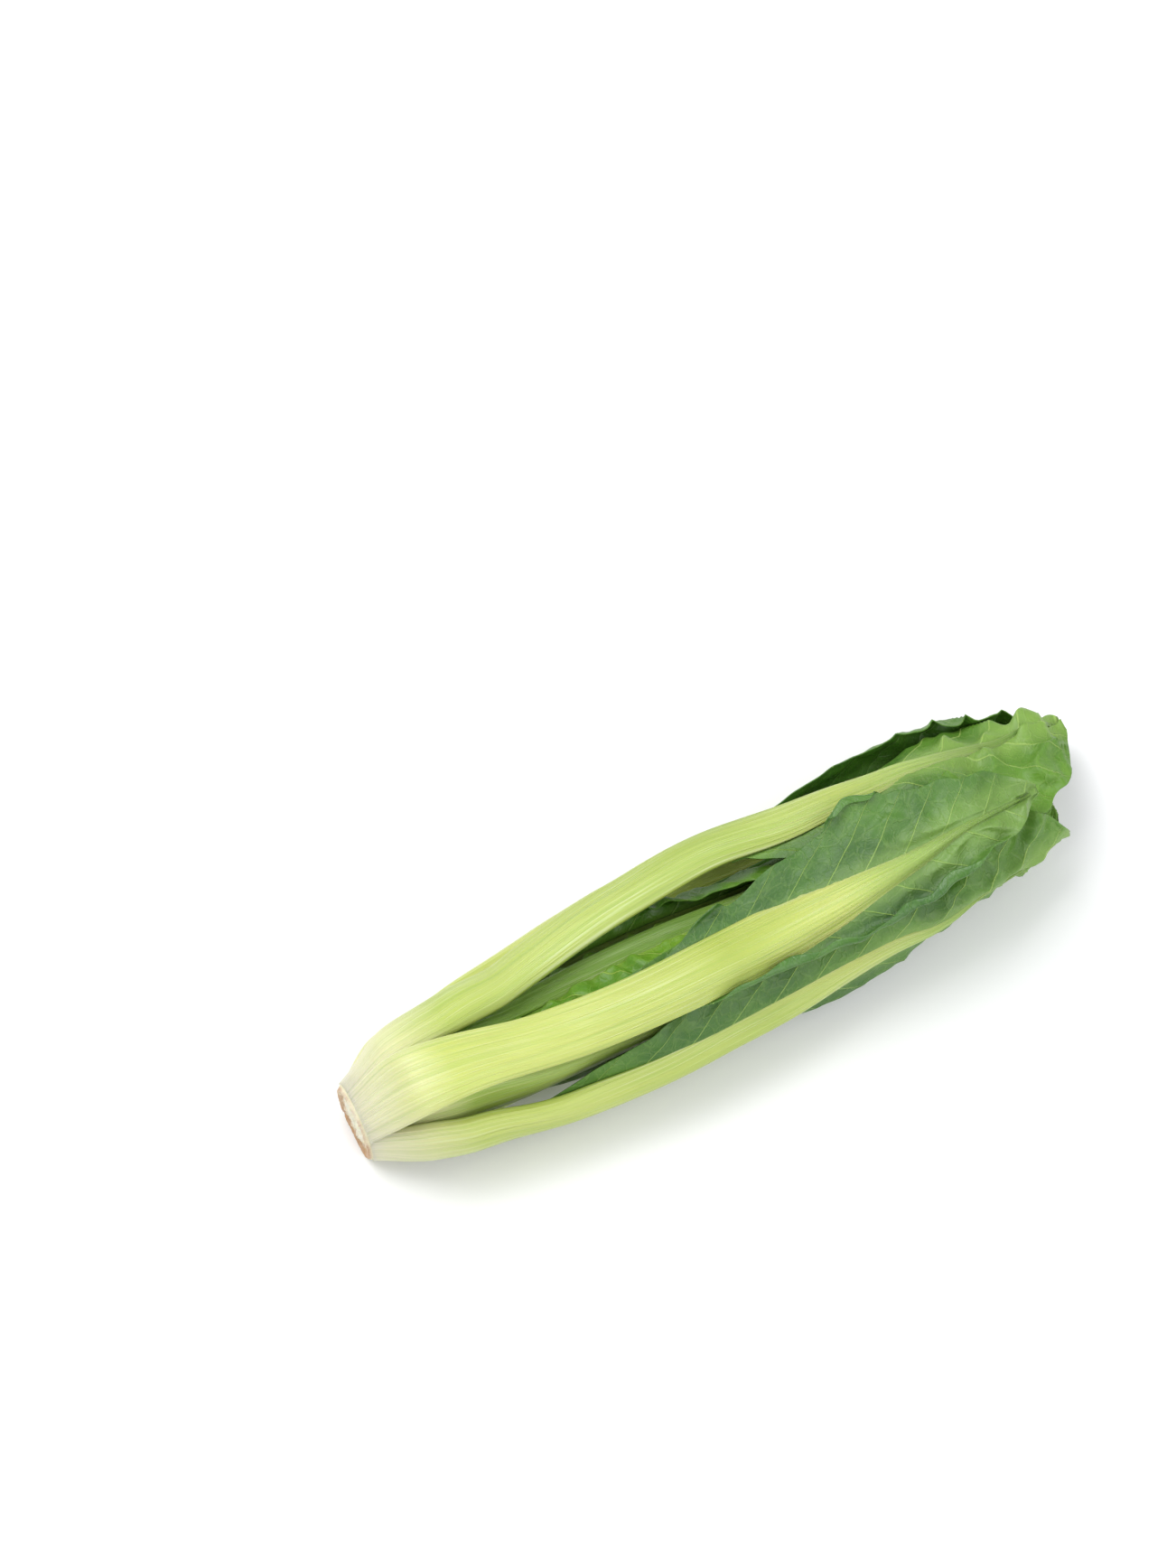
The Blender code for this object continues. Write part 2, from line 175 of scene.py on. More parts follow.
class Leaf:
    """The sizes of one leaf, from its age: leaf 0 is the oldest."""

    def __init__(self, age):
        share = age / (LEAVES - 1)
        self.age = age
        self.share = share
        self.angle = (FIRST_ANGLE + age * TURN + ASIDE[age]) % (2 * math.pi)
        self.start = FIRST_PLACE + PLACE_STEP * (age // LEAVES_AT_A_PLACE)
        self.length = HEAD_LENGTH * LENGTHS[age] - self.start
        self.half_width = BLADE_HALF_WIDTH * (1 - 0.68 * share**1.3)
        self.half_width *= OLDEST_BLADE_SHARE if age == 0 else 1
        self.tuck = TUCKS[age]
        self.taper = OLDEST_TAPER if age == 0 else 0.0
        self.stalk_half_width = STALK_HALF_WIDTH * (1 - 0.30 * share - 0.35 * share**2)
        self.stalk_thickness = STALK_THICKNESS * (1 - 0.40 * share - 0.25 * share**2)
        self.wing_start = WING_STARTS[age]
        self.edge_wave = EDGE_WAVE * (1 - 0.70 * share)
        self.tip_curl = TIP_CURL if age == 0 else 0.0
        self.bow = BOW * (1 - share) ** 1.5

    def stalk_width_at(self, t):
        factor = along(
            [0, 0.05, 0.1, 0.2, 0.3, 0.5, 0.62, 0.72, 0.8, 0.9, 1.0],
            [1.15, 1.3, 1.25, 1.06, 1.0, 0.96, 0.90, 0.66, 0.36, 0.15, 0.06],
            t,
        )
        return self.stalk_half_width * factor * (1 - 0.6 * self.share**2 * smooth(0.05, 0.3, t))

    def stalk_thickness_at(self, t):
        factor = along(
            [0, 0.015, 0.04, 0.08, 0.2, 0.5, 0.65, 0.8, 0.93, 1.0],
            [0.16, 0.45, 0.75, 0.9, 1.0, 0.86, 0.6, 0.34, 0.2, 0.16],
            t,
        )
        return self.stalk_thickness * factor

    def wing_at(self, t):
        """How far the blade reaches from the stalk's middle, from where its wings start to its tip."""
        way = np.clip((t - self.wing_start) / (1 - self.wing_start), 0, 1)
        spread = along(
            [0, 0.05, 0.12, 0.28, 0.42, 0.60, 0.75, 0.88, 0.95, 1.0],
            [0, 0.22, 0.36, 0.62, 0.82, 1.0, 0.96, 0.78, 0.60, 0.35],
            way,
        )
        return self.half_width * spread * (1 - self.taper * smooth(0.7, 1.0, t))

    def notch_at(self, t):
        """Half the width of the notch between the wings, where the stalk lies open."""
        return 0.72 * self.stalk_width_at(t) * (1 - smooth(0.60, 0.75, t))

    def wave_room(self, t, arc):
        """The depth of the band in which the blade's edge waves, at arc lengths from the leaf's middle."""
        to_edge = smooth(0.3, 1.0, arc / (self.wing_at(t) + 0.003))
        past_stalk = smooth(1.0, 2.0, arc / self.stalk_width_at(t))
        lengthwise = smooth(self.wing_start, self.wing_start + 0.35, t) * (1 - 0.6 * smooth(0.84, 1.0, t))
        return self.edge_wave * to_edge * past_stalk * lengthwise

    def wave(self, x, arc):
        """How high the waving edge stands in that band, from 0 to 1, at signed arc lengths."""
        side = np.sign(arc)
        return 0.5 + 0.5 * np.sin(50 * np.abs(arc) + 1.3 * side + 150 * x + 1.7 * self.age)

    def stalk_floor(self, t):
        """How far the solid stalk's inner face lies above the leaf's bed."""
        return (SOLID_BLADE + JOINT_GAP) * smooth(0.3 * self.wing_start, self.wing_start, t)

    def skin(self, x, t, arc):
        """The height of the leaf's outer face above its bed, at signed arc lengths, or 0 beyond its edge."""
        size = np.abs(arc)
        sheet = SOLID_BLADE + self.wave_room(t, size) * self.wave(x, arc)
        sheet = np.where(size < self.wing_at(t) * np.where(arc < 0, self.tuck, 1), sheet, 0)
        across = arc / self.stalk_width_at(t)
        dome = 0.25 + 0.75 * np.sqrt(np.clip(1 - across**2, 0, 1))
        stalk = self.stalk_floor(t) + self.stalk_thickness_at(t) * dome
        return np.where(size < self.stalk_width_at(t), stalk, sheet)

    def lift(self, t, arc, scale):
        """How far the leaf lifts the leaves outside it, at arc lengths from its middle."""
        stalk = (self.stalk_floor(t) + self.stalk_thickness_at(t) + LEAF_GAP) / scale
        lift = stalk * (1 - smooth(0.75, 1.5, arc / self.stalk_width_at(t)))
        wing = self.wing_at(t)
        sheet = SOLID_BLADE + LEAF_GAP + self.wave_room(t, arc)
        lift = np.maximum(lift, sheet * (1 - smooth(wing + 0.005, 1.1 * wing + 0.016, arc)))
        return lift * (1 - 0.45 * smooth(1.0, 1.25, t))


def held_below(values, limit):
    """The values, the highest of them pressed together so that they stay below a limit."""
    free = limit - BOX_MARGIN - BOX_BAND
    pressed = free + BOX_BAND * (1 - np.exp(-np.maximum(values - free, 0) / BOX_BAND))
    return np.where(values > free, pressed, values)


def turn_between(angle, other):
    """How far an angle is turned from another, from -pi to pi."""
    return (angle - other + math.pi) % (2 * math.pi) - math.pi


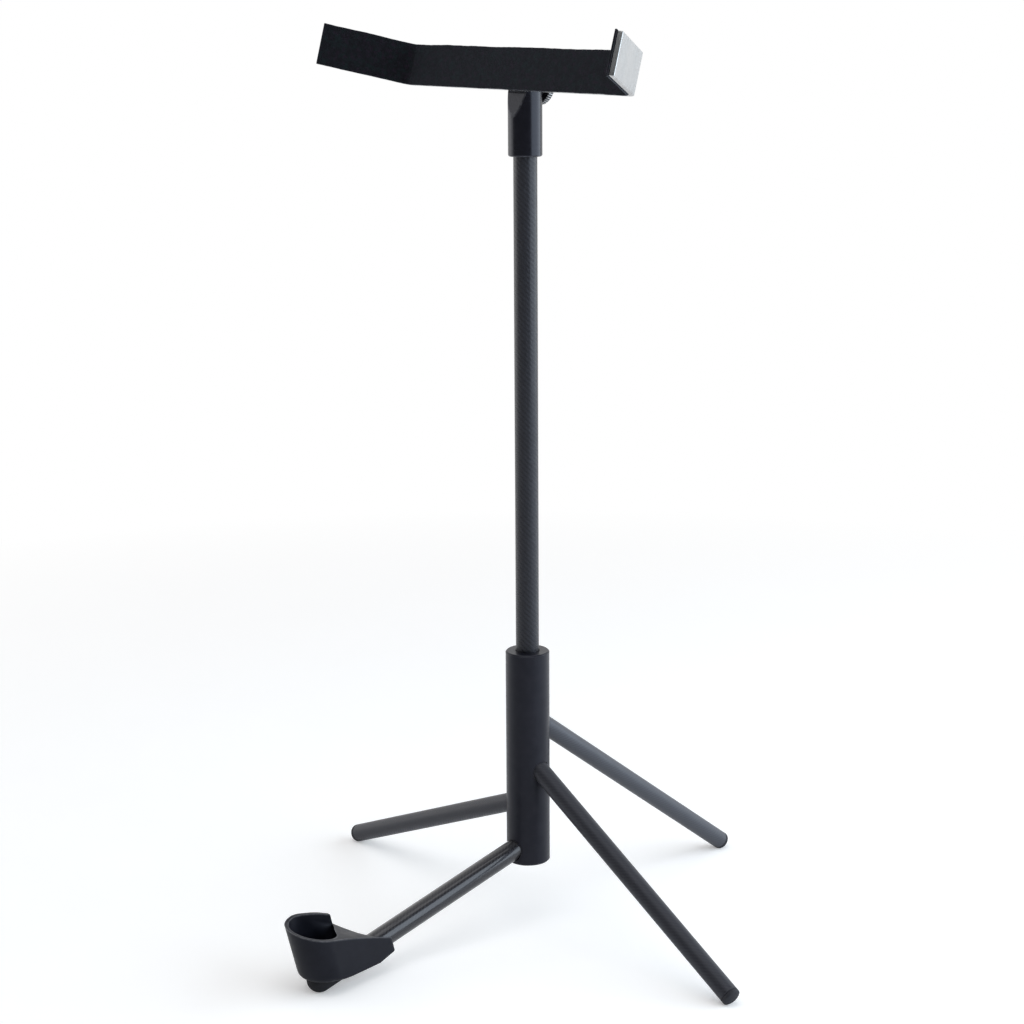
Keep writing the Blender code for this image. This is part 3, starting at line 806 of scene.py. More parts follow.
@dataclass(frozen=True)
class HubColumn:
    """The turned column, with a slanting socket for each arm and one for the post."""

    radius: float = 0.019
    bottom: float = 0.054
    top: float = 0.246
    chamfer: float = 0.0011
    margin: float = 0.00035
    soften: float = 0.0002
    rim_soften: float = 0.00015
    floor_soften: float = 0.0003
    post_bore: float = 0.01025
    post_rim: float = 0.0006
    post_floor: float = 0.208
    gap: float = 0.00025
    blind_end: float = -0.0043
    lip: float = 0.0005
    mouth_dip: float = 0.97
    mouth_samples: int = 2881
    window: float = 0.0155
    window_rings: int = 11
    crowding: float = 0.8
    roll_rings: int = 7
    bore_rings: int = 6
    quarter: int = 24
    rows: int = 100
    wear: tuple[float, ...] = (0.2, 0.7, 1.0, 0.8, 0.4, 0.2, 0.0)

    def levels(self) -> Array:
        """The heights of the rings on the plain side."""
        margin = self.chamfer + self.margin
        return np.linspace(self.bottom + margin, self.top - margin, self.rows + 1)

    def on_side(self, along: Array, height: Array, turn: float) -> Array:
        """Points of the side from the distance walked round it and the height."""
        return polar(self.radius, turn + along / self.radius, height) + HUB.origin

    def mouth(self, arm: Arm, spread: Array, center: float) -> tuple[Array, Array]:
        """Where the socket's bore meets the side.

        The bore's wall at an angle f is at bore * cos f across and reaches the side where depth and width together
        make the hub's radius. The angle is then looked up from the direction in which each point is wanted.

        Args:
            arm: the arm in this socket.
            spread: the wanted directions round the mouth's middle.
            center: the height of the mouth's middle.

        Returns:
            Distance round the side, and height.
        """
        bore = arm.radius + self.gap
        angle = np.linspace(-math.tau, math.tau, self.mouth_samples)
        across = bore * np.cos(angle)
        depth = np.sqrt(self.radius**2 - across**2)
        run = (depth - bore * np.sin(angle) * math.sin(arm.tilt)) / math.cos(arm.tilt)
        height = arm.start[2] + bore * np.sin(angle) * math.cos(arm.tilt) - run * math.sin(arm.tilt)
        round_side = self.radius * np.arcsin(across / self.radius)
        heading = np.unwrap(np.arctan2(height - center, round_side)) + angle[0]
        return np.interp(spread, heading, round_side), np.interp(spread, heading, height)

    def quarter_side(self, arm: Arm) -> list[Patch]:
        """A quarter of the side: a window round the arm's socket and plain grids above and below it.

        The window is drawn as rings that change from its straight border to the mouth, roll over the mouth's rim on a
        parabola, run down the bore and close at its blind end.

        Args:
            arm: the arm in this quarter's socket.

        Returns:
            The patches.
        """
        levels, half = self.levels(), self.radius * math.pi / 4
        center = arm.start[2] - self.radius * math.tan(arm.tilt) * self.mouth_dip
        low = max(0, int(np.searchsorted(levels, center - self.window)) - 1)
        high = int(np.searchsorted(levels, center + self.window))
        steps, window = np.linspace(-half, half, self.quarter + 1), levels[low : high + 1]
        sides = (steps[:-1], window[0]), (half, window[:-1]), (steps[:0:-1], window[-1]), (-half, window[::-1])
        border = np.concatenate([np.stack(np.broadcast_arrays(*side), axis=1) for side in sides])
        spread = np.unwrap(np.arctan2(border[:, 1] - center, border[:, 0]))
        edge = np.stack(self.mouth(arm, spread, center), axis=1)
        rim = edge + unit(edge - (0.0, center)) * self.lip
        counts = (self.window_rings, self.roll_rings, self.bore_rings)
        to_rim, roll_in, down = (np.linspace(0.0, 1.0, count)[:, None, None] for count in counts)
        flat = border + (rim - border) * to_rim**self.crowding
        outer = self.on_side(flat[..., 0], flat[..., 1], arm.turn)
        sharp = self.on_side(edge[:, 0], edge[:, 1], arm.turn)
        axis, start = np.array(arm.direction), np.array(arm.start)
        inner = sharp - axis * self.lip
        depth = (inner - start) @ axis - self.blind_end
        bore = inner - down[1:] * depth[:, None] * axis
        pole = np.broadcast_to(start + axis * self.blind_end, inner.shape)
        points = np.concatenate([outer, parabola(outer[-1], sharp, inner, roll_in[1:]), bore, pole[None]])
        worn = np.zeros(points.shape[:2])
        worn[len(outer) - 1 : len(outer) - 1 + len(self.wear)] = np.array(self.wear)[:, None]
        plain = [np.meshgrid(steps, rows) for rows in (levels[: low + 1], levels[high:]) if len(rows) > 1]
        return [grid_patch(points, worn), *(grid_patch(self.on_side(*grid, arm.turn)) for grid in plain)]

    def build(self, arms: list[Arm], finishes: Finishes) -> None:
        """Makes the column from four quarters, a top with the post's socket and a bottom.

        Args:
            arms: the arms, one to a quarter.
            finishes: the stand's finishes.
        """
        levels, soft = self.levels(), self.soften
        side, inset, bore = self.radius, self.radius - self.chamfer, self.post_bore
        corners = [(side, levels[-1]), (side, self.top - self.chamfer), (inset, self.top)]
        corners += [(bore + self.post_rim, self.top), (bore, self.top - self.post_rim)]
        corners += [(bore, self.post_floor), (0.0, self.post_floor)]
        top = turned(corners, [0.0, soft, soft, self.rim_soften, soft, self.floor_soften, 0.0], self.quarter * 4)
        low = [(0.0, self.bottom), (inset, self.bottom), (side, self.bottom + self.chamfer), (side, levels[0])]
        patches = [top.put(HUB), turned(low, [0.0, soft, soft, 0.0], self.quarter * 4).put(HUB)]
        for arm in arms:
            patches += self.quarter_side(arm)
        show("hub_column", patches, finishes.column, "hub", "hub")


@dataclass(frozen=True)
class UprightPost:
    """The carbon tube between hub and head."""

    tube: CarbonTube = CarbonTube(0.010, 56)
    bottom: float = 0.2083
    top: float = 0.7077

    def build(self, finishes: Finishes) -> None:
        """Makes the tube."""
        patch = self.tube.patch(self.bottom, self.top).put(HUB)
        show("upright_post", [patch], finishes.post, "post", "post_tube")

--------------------

## [Task brief]
Extract exactly and only the span of lines that begins at the line containing "Keep writing the" and ends at the line containing "wear: tuple[float, ...]".

## [Response to the exercise]
Keep writing the Blender code for this image. This is part 3, starting at line 806 of scene.py. More parts follow.
@dataclass(frozen=True)
class HubColumn:
    """The turned column, with a slanting socket for each arm and one for the post."""

    radius: float = 0.019
    bottom: float = 0.054
    top: float = 0.246
    chamfer: float = 0.0011
    margin: float = 0.00035
    soften: float = 0.0002
    rim_soften: float = 0.00015
    floor_soften: float = 0.0003
    post_bore: float = 0.01025
    post_rim: float = 0.0006
    post_floor: float = 0.208
    gap: float = 0.00025
    blind_end: float = -0.0043
    lip: float = 0.0005
    mouth_dip: float = 0.97
    mouth_samples: int = 2881
    window: float = 0.0155
    window_rings: int = 11
    crowding: float = 0.8
    roll_rings: int = 7
    bore_rings: int = 6
    quarter: int = 24
    rows: int = 100
    wear: tuple[float, ...] = (0.2, 0.7, 1.0, 0.8, 0.4, 0.2, 0.0)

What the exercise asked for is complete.